Merci pour la lecture de ce pavé et de vos réponses !


----------



## NestorK (27 Juillet 2018)

dvtnad a dit:


> Bonsoir !
> 
> J’ai parcouru le forum et je sais que ce genre de questions ont déjà été poser mais je reste sans réponse donc...
> 
> ...



Si tu vises l'iPhone 8 et si celui reste logiquement au catalogue, il baissera forcément de prix (une petite centaine d'euros).
Pour le reste, ce sont des suppositions et du doigt mouillé avec zéro certitude. Donc tu n'auras aucune réponse satisfaisante. 

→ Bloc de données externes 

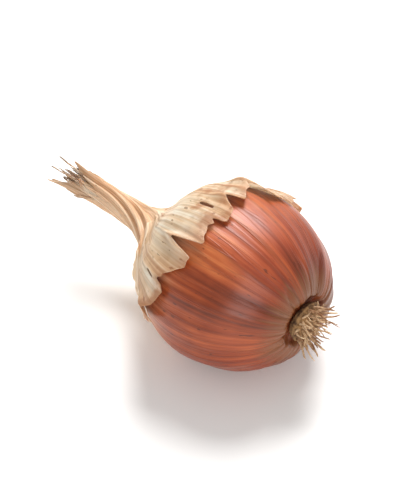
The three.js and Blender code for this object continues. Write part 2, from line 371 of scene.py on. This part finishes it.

Une piste qu'on peut avancer sans se mouiller : acheter maintenant, ça reste quoi qu'il arrive un peu dommage à quelques semaines d'une probable keynote.


----------



## makaillefaune (31 Juillet 2018)

D'accord avec NestorK, si le SE te convient mais qu'il n'y a qu'un déficit de mémoire, tu peux tourner encore quelques semaines en le vidant régulièrement. La keynote permettra de gagner quelques dizaines d'euros, et tu pourras profiter d'éventuelles offres d'opérateurs pour profiter d'une réduction un peu plus importante. Par contre, conseil d'économe, focalise toi sur les forfaits sans engagement ! Depuis plus de 5 ans je n'ai pas payé un forfait mobile plus de 5€, par rapport à mon abonnement SFR qui me coutait 45€ par mois ça fait quand même plus de 400€ d'économies à l'année, de quoi se payer un beau smartphone tout neuf


----------



## Deleted member 18124 (6 Août 2018)

Je pense aussi qu’il vaut mieux attendre la présentation du millésime 2018 des iPhone.


----------